Officer Exculpation: Del. Supreme Court Confirms No Class Vote Required

If an officer exculpation charter amendment is on your agenda for this year’s annual meeting & you’ve got multiple classes of stock outstanding, I’ve got some good news for you.  Last year, the Delaware Chancery Court held that companies with this capital structure didn’t have to hold a separate class vote on these charter amendments, and earlier this week, in In re Fox Corp./SNAP Inc. Section 242 Litigation, (Del.; 1/24), the Delaware Supreme Court affirmed that decision. This excerpt summarizes the court’s decision:

We affirm the Court of Chancery’s judgment.
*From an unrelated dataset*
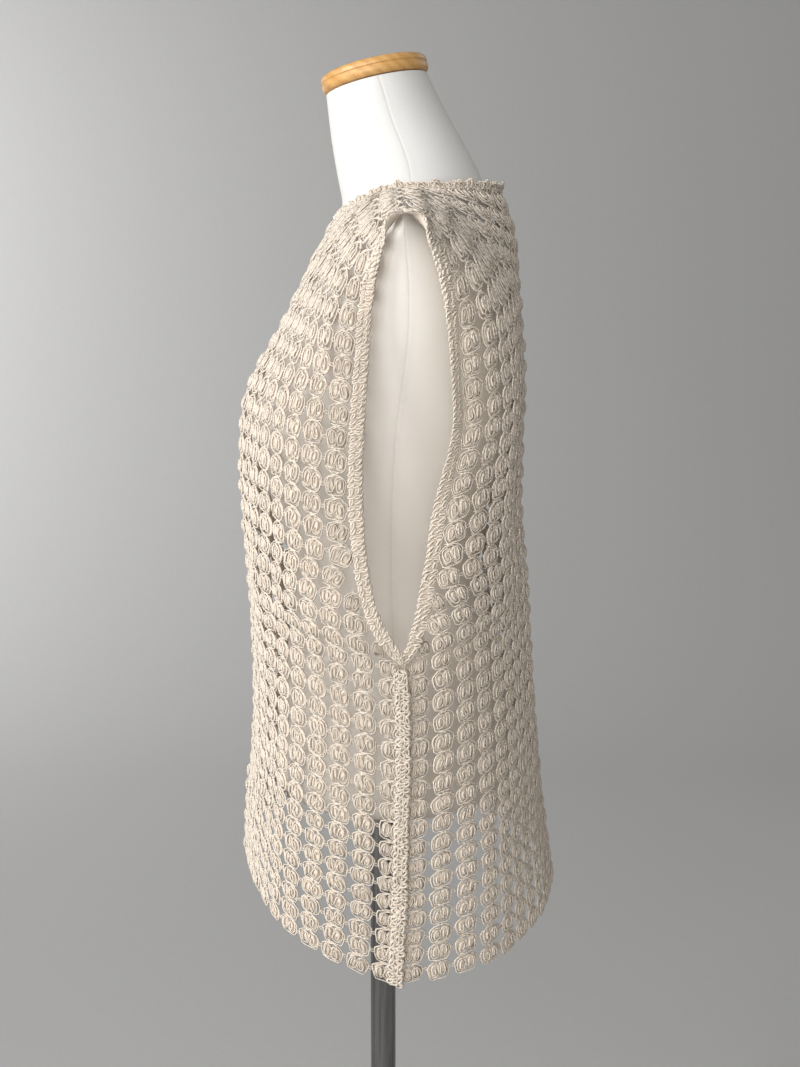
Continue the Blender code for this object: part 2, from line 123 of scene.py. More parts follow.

Based on long-standing precedent, which the Class A Stockholders have not asked us to overrule, the powers, preferences, or special rights of class shares in Section 242(b)(2) refers to the powers, preferences, or special rights authorized for a class by Section 151(a) and expressed in the charter as required by Sections 102(a)(4) and 151(a).

The powers, preferences, or special rights of class shares expressed in the charter include default provisions in the DGCL, which are part of every charter under Section 394. The ability to sue directors or officers for duty of care violations is an attribute of the Companies’ stock, but not a power, preference, or special right of the Class A common stock under Section 242(b)(2).